Germany Building 'Detention Camps' to House COVID Rule-Breakers
Germans who refuse to obey quarantine measures will be sent to converted refugee centers

Germany is building "detention camps" where dissidents who refuse to obey the country's draconian COVID-19 rules will be housed, according to reports.
State governments are planning to put Germans who flout lockdown rules into converted refugee camps and child detention centers.
Germans who refuse to quarantine after being exposed to the coronavirus will be held in the facilities under new rules prepared by regional authorities.
The state of Saxony in eastern Germany has confirmed plans to hold quarantine-flouters in a fenced-off section of a refugee camp, due to be built next week.
In the south-western state of Baden-Württemberg, authorities will use two hospital rooms to detain repeat offenders, who will be guarded by police, according to Mail Online.
Authorities in Brandenburg will detain people in a section of a refugee camp, while Schleswig-Holstein will use an area within a juvenile detention center.

In order to increase compliance among the population, violators who receive both a warning and then a fine will be earmarked for deportation to the camp, according to Summit News.
A spokesperson for a facility based in Dresden described the camp as a "pandemic hotel."
It’ll be up to a court to decide if you qualify for a stay, however.
“We don’t assume that there will be very many, but in the event that a court decides that way, there will be a facility to accommodate them,” the spokesperson revealed.
Legal experts told German outlet, Die Welt, that state governments have powers to detain people for breaching quarantine rules under the Disease Protection Act.
The bill was passed by the German Bundestag last March and renewed in November.
The plan has been widely criticized, with AfD MP Joana Cotar accused the Saxony government of "reading too much Orwell."

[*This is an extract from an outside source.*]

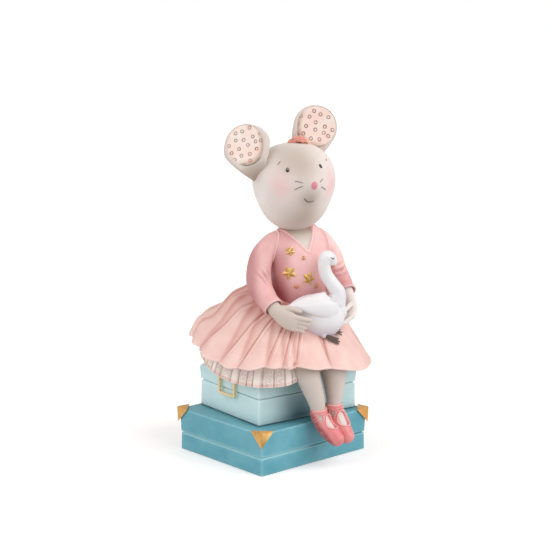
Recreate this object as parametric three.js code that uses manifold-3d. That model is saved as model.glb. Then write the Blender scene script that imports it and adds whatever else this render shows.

German authorities have come under fire for their management of the pandemic, with proposals to impose national vaccine mandates in a bid to control the virus branded "social dynamite" by opposition figures.
It comes as Chancellor Angela Merkel considers imposing a "mega-lockdown" and suspending public transport after sparking a public backlash in the UK by calling "mutant" COVID-19 strain the "British virus."
Last year, authorities in New Zealand said that they will put all new coronavirus infectees and their close family members in “quarantine facilities.”
Prime Minister Jacinda Ardern made it clear that anyone in the quarantine facility who refused to take a coronavirus test would simply be held there for at least 14 days.
Earlier this month, a lawmaker in New York also introduced a bill that would give the government the power to remove and detain “disease carriers” in quarantine facilities.